The point is, I feel as though going to the gym is the recipe for a huge Classic Truman Capps Moment, and I’m trying as hard as I can to avoid those. Unsuccessfully.
In lieu of subjecting myself to that kind of embarrassment, I’ve resolved to start eating better for now, and then, once I get to California this summer, get a gym membership and start swimming regularly.*
*I picked swimming both because it supposedly exercises every part of your body at once, which is good for me because I’m lazy, and more importantly because Don Draper started doing it on Mad Men and it’s arguably the only thing he does that’s good for your health.
Because, you see, Los Angeles is basically one huge gym. Everyone works out. At work this summer, people asked me what gym I went to in the same way that regular people ask each other what their favorite color is. Also, it’s probably good networking, and it however marginally increases the chance that I’ll bump into Christina Hendricks. Because like all major celebrities, Christina Hendricks works out at a 24 Hour Fitness in North Hollywood.
I don’t know why I feel as though I’d be any safer from the helpful gym douchebags in Los Angeles – a city renowned worldwide for its vain douchebag population – than I would be in Eugene. Maybe it’s because in LA, I’d have the anonymity of the big city to protect me.
If somebody came up and publicly displayed my ignorance of fitness to the entire gym, I could just cancel my membership there and start anew elsewhere. I like to think I’d pick up all the essentials before I ran out of gyms in the San Fernando Valley.
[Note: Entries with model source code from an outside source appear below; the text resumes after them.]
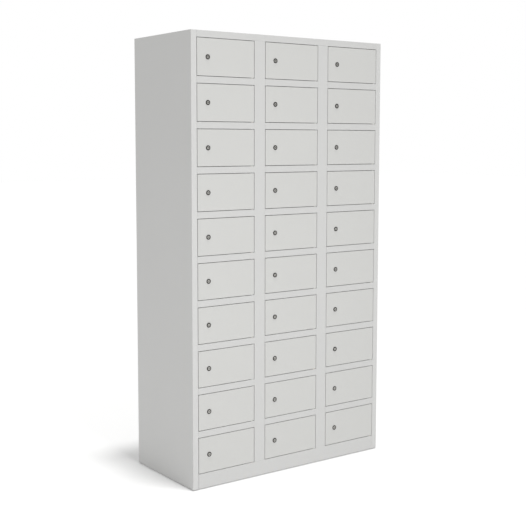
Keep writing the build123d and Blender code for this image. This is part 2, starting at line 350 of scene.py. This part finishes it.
# %% Rubber and plastics
def moulded(name, colour, dust, grain, smooth, rough, subsurface=0.0):
    """A moulded piece whose grain shows as small differences of tone and roughness."""
    material, tree, shader, place = new_material(name)
    speck = add_node(
        tree,
        "ShaderNodeTexNoise",
        inputs={"Vector": place, "Scale": 1 / grain, "Detail": 4.0},
    )
    tone = add_node(
        tree,
        "ShaderNodeMix",
        {"data_type": "RGBA"},
        {0: speck.outputs["Fac"], colour_a: linear(colour), colour_b: linear(dust)},
    )
    tree.links.new(tone.outputs[colour_out], shader.inputs["Base Color"])
    gloss = add_node(
        tree,
        "ShaderNodeMapRange",
        inputs={"Value": speck.outputs["Fac"], "To Min": smooth, "To Max": rough},
    )
    tree.links.new(gloss.outputs["Result"], shader.inputs["Roughness"])
    bump = add_node(
        tree,
        "ShaderNodeBump",
        inputs={"Height": speck.outputs["Fac"], "Strength": 0.2, "Distance": 0.05 * mm},
    )
    tree.links.new(bump.outputs["Normal"], shader.inputs["Normal"])
    shader.inputs["Subsurface Weight"].default_value = subsurface
    shader.inputs["Subsurface Scale"].default_value = 1 * mm
    return material


buffer_rubber = moulded("rubber_buffer", "#1d1d1d", "#2c2c2b", 0.8 * mm, 0.7, 0.9)
washer_nylon = moulded("nylon_washer", "#dedbd0", "#d2cfc3", 1.5 * mm, 0.35, 0.5, subsurface=0.2)
glide_plastic = moulded("polythene_glide", "#181818", "#232323", 1.2 * mm, 0.45, 0.6)
print("moulded:", buffer_rubber.name, washer_nylon.name, glide_plastic.name)

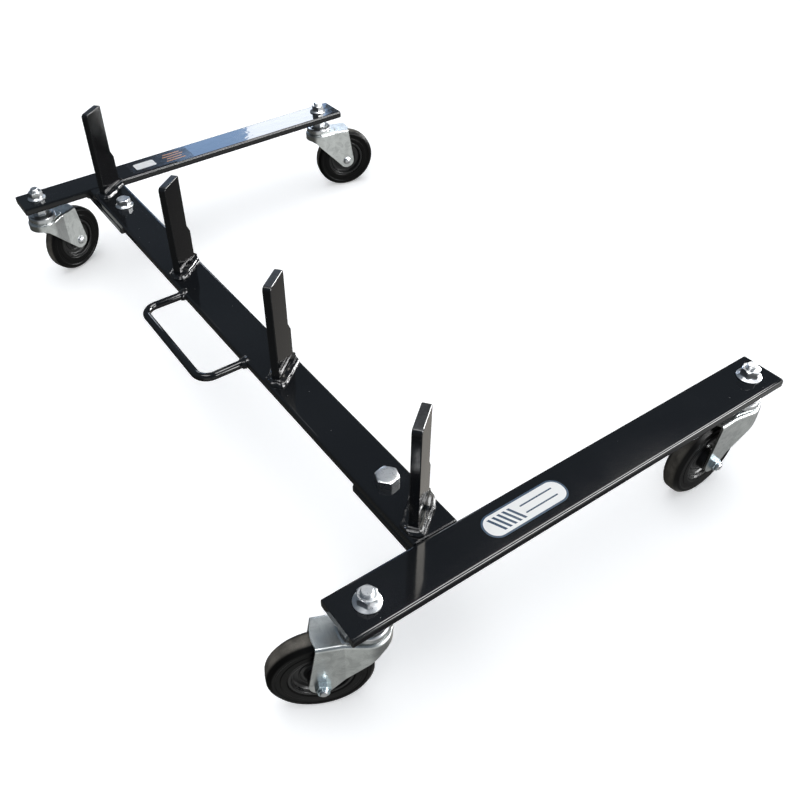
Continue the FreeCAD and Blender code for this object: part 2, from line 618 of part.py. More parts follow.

What’s more likely is that working out in six months seems like a comfortable and friendly idea because it’s six months away. I’ll cross that bridge when I get to it, six months from now. In the meantime, I’m walking the two miles to and from my house several times a week and I haven’t had a Philly Cheeseteak in God knows how long.
Which, I suppose, puts me ahead of the entire State of Texas. So there’s that.
Truman Capps comprehends that to truly get into shape, you have to both exercise AND eat right, but he refuses to acknowledge this fact.